_What is required_
Copy out each line exactly as it appears.

_Data provided_

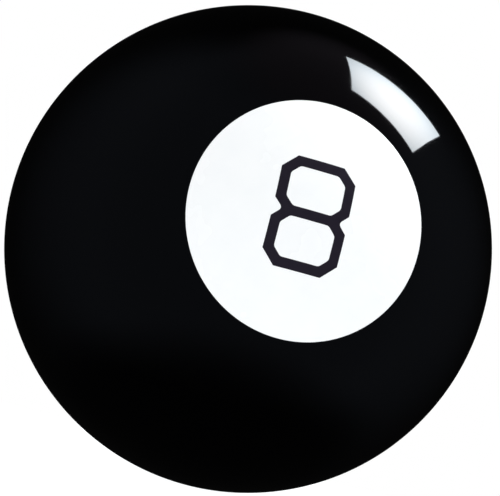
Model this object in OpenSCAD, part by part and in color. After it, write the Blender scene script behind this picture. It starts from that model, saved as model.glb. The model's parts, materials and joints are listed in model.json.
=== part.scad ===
// Fortune-telling toy ball shaped like a numbered pool ball.
// Two black shell halves hold a liquid-filled reservoir with a floating twenty-sided die,
// which is read through a window opposite the numbered disc.
// The sub-parts are drawn with the ball's axis along Z, the numbered disc at +Z and the
// window at -Z. place() turns the whole ball so that the disc faces -Y and the window +Y.

/* [Ball] */
// Outside diameter of the ball
ball_d = 101.6; // [101:0.1:104]
// Wall thickness of the two shell halves
shell_wall = 2.6; // [2.2:0.1:3]
// How far the front half's locating lip reaches into the rear half
lip_h = 2.5; // [1.5:0.1:3.5]
// Width and depth of the fine groove along the seam
seam_groove = 0.3; // [0.2:0.05:0.4]

/* [Numbered disc] */
// Diameter of the white disc
disc_d = 43; // [38:0.5:46]
// Thickness of the disc, which lies flush in the shell
disc_t = 0.5; // [0.4:0.05:0.8]
// Height of the numeral
numeral_h = 19.9; // [16:0.1:22]
// Width of the numeral
numeral_w = 13.6; // [11:0.1:15]
// Width of the numeral's stroke
numeral_stroke = 1.8; // [1.3:0.05:2.2]
// Corner cut of each of the numeral's two loops
numeral_cut = 2.55; // [2:0.05:3]
// How far left of the disc's centre the numeral is printed
numeral_left = 0.45; // [0:0.05:0.6]
// Depth of the numeral in the disc
numeral_t = 0.25; // [0.15:0.05:0.3]

/* [Window] */
// Diameter of the window's clear opening
window_d = 42; // [38:0.5:43]
// Diameter of the bezel around the window
bezel_d = 59; // [58:0.5:60]
// Distance from the ball's centre to the bezel's flat rim
rim_z = 44.4; // [44:0.1:44.8]
// How far the lens sits below the rim
lens_recess = 1.8; // [1.4:0.1:2.2]
// Thickness of the lens
lens_t = 2.4; // [2:0.1:2.8]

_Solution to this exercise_
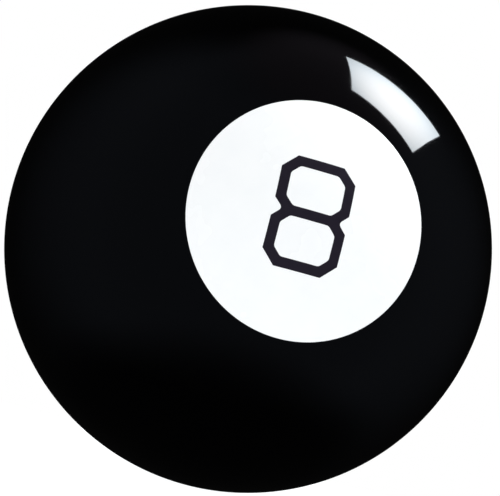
Model this object in OpenSCAD, part by part and in color. After it, write the Blender scene script behind this picture. It starts from that model, saved as model.glb. The model's parts, materials and joints are listed in model.json.
=== part.scad ===
// Fortune-telling toy ball shaped like a numbered pool ball.
// Two black shell halves hold a liquid-filled reservoir with a floating twenty-sided die,
// which is read through a window opposite the numbered disc.
// The sub-parts are drawn with the ball's axis along Z, the numbered disc at +Z and the
// window at -Z. place() turns the whole ball so that the disc faces -Y and the window +Y.

/* [Ball] */
// Outside diameter of the ball
ball_d = 101.6; // [101:0.1:104]
// Wall thickness of the two shell halves
shell_wall = 2.6; // [2.2:0.1:3]
// How far the front half's locating lip reaches into the rear half
lip_h = 2.5; // [1.5:0.1:3.5]
// Width and depth of the fine groove along the seam
seam_groove = 0.3; // [0.2:0.05:0.4]

/* [Numbered disc] */
// Diameter of the white disc
disc_d = 43; // [38:0.5:46]
// Thickness of the disc, which lies flush in the shell
disc_t = 0.5; // [0.4:0.05:0.8]
// Height of the numeral
numeral_h = 19.9; // [16:0.1:22]
// Width of the numeral
numeral_w = 13.6; // [11:0.1:15]
// Width of the numeral's stroke
numeral_stroke = 1.8; // [1.3:0.05:2.2]
// Corner cut of each of the numeral's two loops
numeral_cut = 2.55; // [2:0.05:3]
// How far left of the disc's centre the numeral is printed
numeral_left = 0.45; // [0:0.05:0.6]
// Depth of the numeral in the disc
numeral_t = 0.25; // [0.15:0.05:0.3]

/* [Window] */
// Diameter of the window's clear opening
window_d = 42; // [38:0.5:43]
// Diameter of the bezel around the window
bezel_d = 59; // [58:0.5:60]
// Distance from the ball's centre to the bezel's flat rim
rim_z = 44.4; // [44:0.1:44.8]
// How far the lens sits below the rim
lens_recess = 1.8; // [1.4:0.1:2.2]
// Thickness of the lens
lens_t = 2.4; // [2:0.1:2.8]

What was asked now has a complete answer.